Keine Sorge! Das ist nicht
der böse Computer HAL9000,
sondern die Bauampel BAL95.
Eigentlich soll ich jetzt ans westliche Ufer wechseln. Sagen jedenfalls mapy.cz und der Wegweiser. Den blöderweise irgendwer in Folie eingewickelt hat. Und irgendwer hat einen laminierten Zettel aufgehängt, der behauptet, ich solle die stark befahrene Straße in der Dunkelheit als Umleitung nutzen.
Warum ist der Radweg für Radler gesperrt? Eine Baustelle? Ein Erdrutsch? Schlechter Belag? Alles falsch. Das einzige Hindernis stellt eine Bauampel dar, die in der Finsternis einsam und sinnlos von rot zu gelb zu grün zu gelb zu rot schaltet. Hinter ihr befindet sich keine Baustelle. Der Weg ist genauso schmal wie vorher. Mit solch einem Hindernis werde ich gerade noch fertig.
Jetzt wirds salzig:
Die Feldatal-Bahn trifft auf die
Werra-Kali-Bahn in Dorndorf
(Keine Ahnung, ob die Namen
offiziell richtig sind. Außer
Dorndorf, das ist richtig.)

Kurz darauf schieße ich aus dem engen Tal heraus. Zwei olle Brücken zeigen an: Ich bin in Dorndorf angekommen. Die Gleise vereinigen sich im Licht der Straßenlaternen mit der berüchtigten Güterzugstrecke, welche die Salzbergwerke im Werratal verbindet und Kalten Krieg für Streit sorgte. Triumphale Musik erklingt. Nanu? Es ist der Posaunenchor von Dorndorf, der mir zur Begrüßung ein Lied spielt.
Gut zu erkennen, nur halt nicht
auf diesem Foto:
Feldamündung in Dorndorf
Geschafft. Naja, fast. Bleiben noch mindestens 11 Kilometer zum Bahnhof Bad Salzungen, oder mehr als 20 Kilometer nach Bosserode. Puh, nee, für heute reichts. Da quetsche ich mein Rad lieber in den Bus nach Hersfeld. Ja, im Werratal gibt es sogar richtige Busse!
Bis der Bus kommt, mache ich noch einen Abstecher zur Werrabrücke. Ob ich von da oben die ferne Mündung der Felda sehen kann? Wahrscheinlich nicht, denke ich.
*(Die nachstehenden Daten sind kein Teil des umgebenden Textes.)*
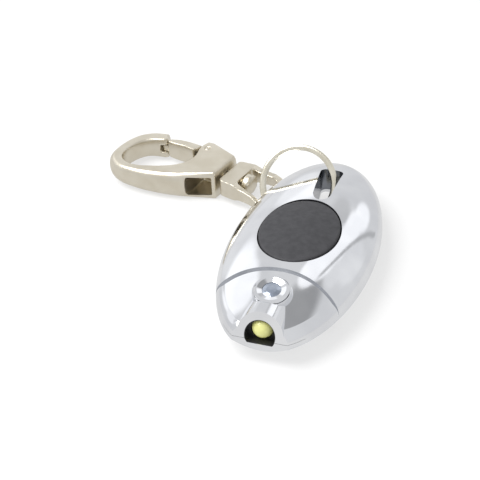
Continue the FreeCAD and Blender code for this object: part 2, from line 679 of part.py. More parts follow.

Doch, kann ich: Auch am Abend ist die dunkle Linie aus Büschen, die zielstrebig im spitzen Winkel zur Werra dazustößt, deutlich zu erkennen. Zumindest mit meinen Augen. Meine Kamera sieht da gar nichts. Anscheinend sind meine Augen doch nicht so schlecht. Zumindest im Vergleich zu einer altersschwachen Canon-Digitalkamera. Immerhin.